Freedom of Speech is important only if the populace understands what the words actually mean; a goodly amount of you went "huh?" over the distinction between "display" and "monitor." It's not your fault.  We teach you to read well enough to summarize; we don't teach you to read well enough to analyze.  This is, by the way, on purpose.

Oh sure, those of us who are rich enough, or lucky enough, to receive a private education are taught how to read thoroughly.  There's an actual term for this: "mature readers."  And, of course, there are "immature readers."  Those are the folks who can tell you the plot of Madame Bovary , but not what that particular novel teaches us about being human. 

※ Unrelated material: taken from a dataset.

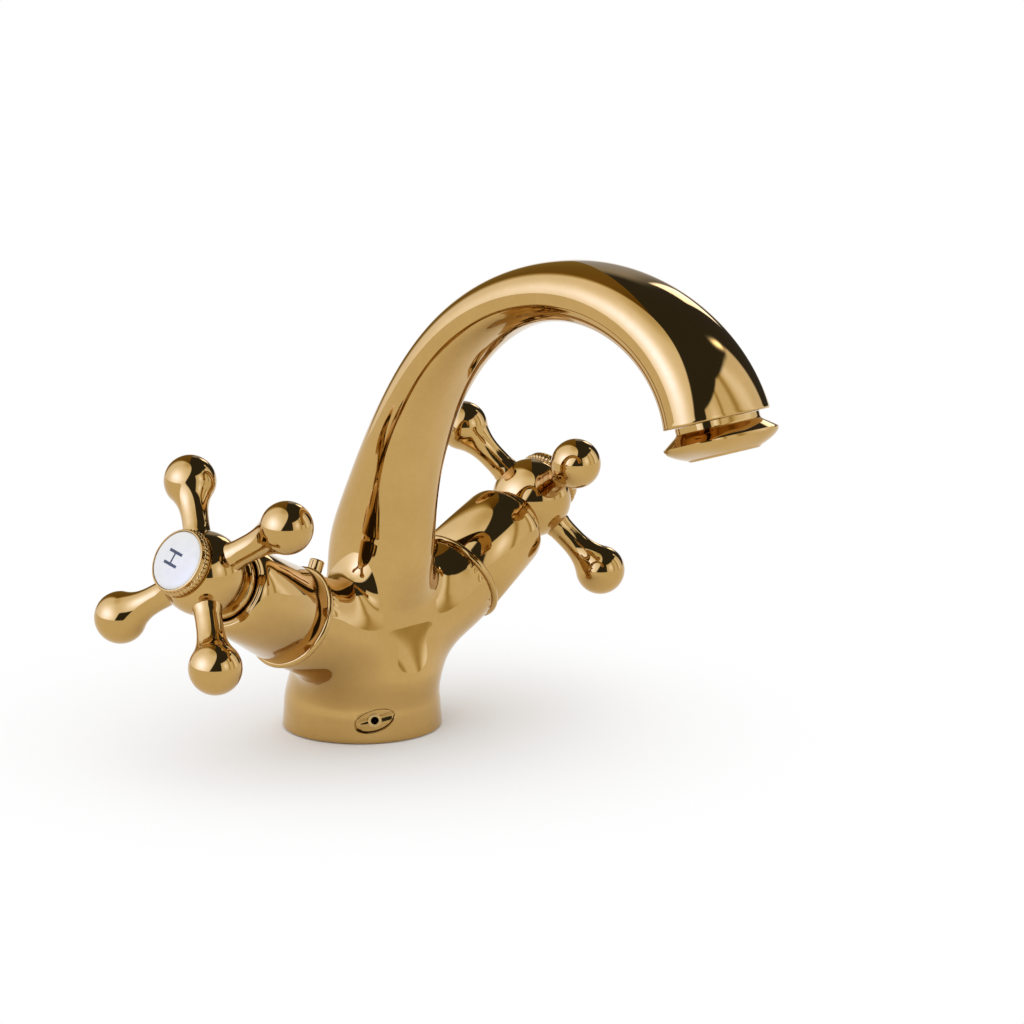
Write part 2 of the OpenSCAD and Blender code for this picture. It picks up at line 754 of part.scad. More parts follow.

Lately the right has counted on this fact about our country in their frivolous flights of fancy, such as Obama wants to take away your guns and how Senator Feinstein wants to limit your First Amendment rights.  

Neither is true. Here's why: a bill is fundamentally different than a law.  A bill is like the scene in the Western where Dean Martin holds his hat up above the rock and it promptly gets shot out of his hand.  And, no, I am not going to explain that, so if you're lost quit reading and go do something you understand like washing your car. 

The larger distinction to understand is this:  freedom is a wild thing that can't be controlled.  In a free society you can get up in the morning, shower, drink coffee and then go teach kids to be productive members of the society. You can also get up in the morning, shoot heroin, and engage in strange demonic sex practices with members of both genders.  Freedom leaves that completely up to you; a fact which, on a personal level, has never made me uncomfortable, but it does make those who cling to the Puritan notions sweat, twitch, and fail their arms like mentally ill, homeless people on Fifth Avenue.

So, we have "curbs" to all our freedoms.  

Senator Feinstein foolishly favors curbing the First Amendment when it comes to organizations like Wikileaks.  She favors doing that because they will make her job harder and harder until, ultimately, they make her job impossible. So in actuality, she doesn't want to curtail your ability to say what you want.  Just those people who work for Wikileaks are in her gun sights.  She does want, however, to curtail your ability to receive information. And that is dangerous to the notion of freedom.  

This fact about Feinstein alone has angered the "Progressives," liberals, and other members of the left like me.  In the same way that teaching you how to read well enough to barely summarize a text angers us. 

Senator Feinstein and her fellow conservative Democrats (read Dixie-crats) still haven't grasped why they call it the "World Wide Web." From what I can gather the conversative Republicans (read Tea-Party Members) are even more clueless. Just read any "conservative" blog if you need an example of what I mean.
 
Look folks, the internet is the most subversive thing I've ever seen in my life. It's far more subversive than teaching people how to actually analyze something.  Why do you think I hopped on it the minute I could?  And I hopped on before the "World Wide Web" existed. The usenet groups were wonderful back then; wow, exchanging ideas with people all over the planet and our government can't stop it.  It took my breath away.
 
And now, given the web, it's even easier to exchange ideas with people from anywhere.  Today it's not just limited to government and academics; any idiot with a modem and a six-pack of beer can create a web site and say anything.  No wonder Senator Diane Feinstein is upset.  Talk about freedom of speech!